On the wall are real antlers which belonged to the biggest giant Elk in the world. An incredible pre-historic specimen, he eventually died out as he ‘cast’ his antlers each year and had to find food to grow them again bigger and better every year. Eventually there was not enough food around to support this impressive animal.
The two huge fireplaces have huge turning spits for roasting wild animals and the family still use them for this, ‘only if Health and Safety are out of the way,’ says Sir Humphry.
The great hall is now the Tea Room in the tourist season. It comes back to family use in the Winter and for occasional week-ends, concerts and plays.
The dungeon and torture chamber display a collection of gruesome exhibits. There are executioners blocks and an Iron Maiden, with her vile interior spikes, and a ‘scold’s bridle’ for gossips and a set of very nasty thumb screws.
Things with spikes seemed particularly popular back in the days of war. Here is also a spiked wheel which people would be strapped to and turned on, adding dizziness no doubt to the already unpleasant fate of bleeding to death.
This 12th century stronghold has played its part in the history of England. In 1298 it became ‘base-camp’ for the conquering attack on William Wallace by “Hammer of the Scots”, King Edward 1st. Wallace had raided the previous year, burning the women and children to death in the local abbey.
The Castle, originally a stately home, was given permission to add battlements by King Edward III in 1344. You can still see the actual License for this in the Castle. The Elizabethans added ‘Long Galleries,’ and Capability Brown designed the parklands in 1752. There have been many royal visits here including our own esteemed Duke of Edinburgh, a personal friend of Sir Humphry’s.
The castle as a family home
Chillingham Castle is a real family home as well as a piece of living history and Sir Humphry has done much to salvage its fabric. Both the ceiling and floors needed replacing when he bought the property from his wife’s brother in a state of disrepair. There were even trees growing through the wall! Lady Mary is a Grey of Earl Grey fame.
The things that appeal to me the most are the domestic details and the eclectic collection of random curiosities. We are in a world where everyone obsesses about the new, the latest craze, gadget, gizmo or fashion. Chillingham castle is the antithesis of this. This is a place where the past is a part of the present and is appreciated. Everything here is celebrated in a charming, if higgledy piggledy, way.

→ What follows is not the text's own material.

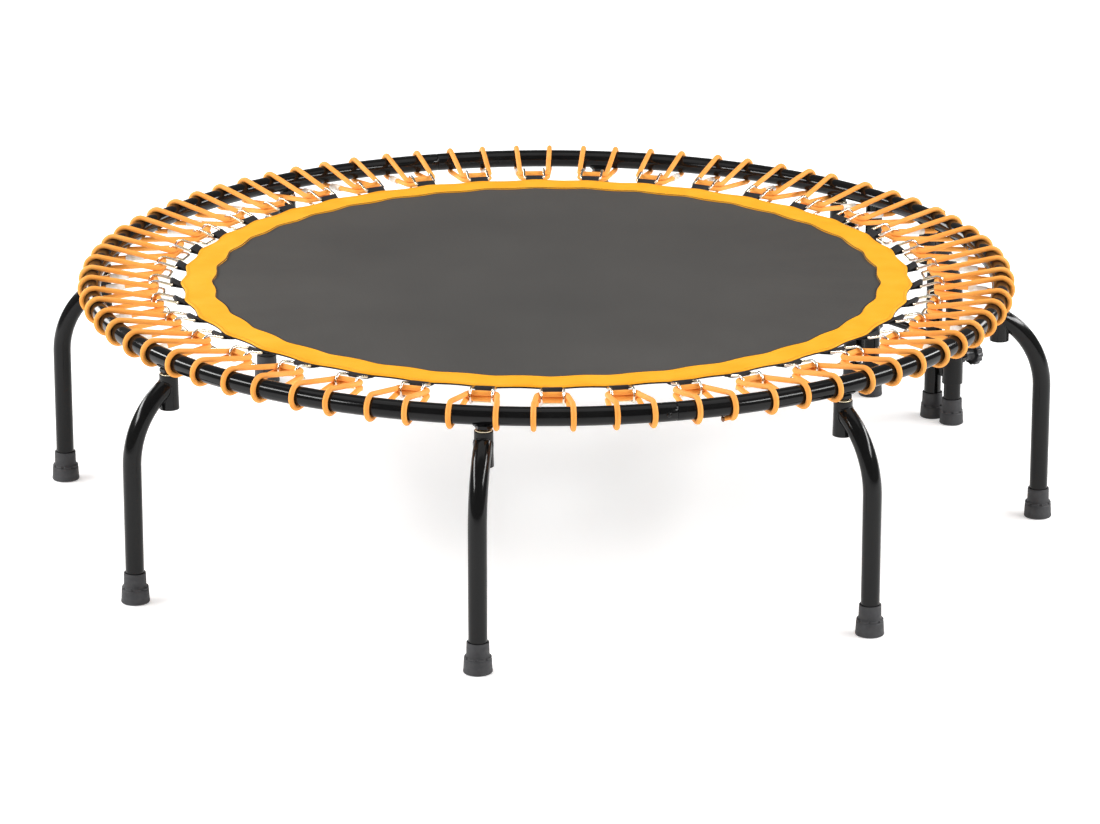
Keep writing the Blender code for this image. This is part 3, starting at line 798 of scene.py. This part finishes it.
def build_handlebar_base():
    first_boot = make_foot("upright_boot_1", PAIRED_BOOT)
    for number in (1, 2):
        low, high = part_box(f"upright_{number}")
        axis = centre_of(f"upright_{number}")
        at = Matrix.Translation((axis.x, axis.y, 0))
        outline = [(0.0001, low.z), (LEG_RADIUS, low.z), (LEG_RADIUS, high.z), (0.0001, high.z)]
        verts, faces = turned(rounded(outline, 0.0004), 40)
        piece = make_object(f"upright_tube_{number}", verts, faces, BLACK, at)
        show(piece, "frame", "black_steel", f"upright_{number}")
        cap_low, cap_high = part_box(f"upright_plug_{number}")
        cap = rounded([
            (0.0001, cap_low.z),
            (LEG_RADIUS + 0.0003, cap_low.z),
            (LEG_RADIUS + 0.0003, cap_low.z + 0.6 * (cap_high.z - cap_low.z)),
            (LEG_RADIUS - 0.004, cap_high.z),
            (0.0001, cap_high.z),
        ], 0.0012, 4)
        verts, faces = turned(cap, 40)
        piece = make_object(f"upright_cap_{number}", verts, faces, PLASTIC, at)
        show(piece, "frame", "black_plastic", f"upright_plug_{number}")
        boot = first_boot if number == 1 else place("upright_boot_2", first_boot.data)
        boot.matrix_world = at
        show(boot, "frame", "rubber", f"upright_foot_{number}")
        build_clamp(number)
    build_crossbar()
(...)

I love the hat and boot room which I actually quite covet – I do love boots. I love the dog collar rack where there is a display of fearsome and rather cool dog collars. They must have been big, impressive hunting dogs retrieving things from about the estate and biting intruders. No Shih tzus or labradoodles here!
I love the playroom stuffed with toys and comics and ‘Boys Own’ paraphernalia. And I do like the tiger’s head which growls out of a large copper bowl. I wouldn’t want it in the living room mind you.
Functions and events at the castle
You may marry in the castle, hire it for functions or stay in the grounds in the adjoining apartments. You can go on an evening ghost walk or stay up all night on a vigil hoping for a supernatural encounter.
The castle, largely unaltered structurally since its ancient battling days, retains its ghosts who have never been disturbed. The Blue boy. Poor, wandering Lady Mary, a tortured child, and even a Royal procession are all said to have been seen and heard at one time or another.
Chillingham castle is a fascinating and unique place to visit full of incredible eccentricities and character. Sir Humphry is a lucky man.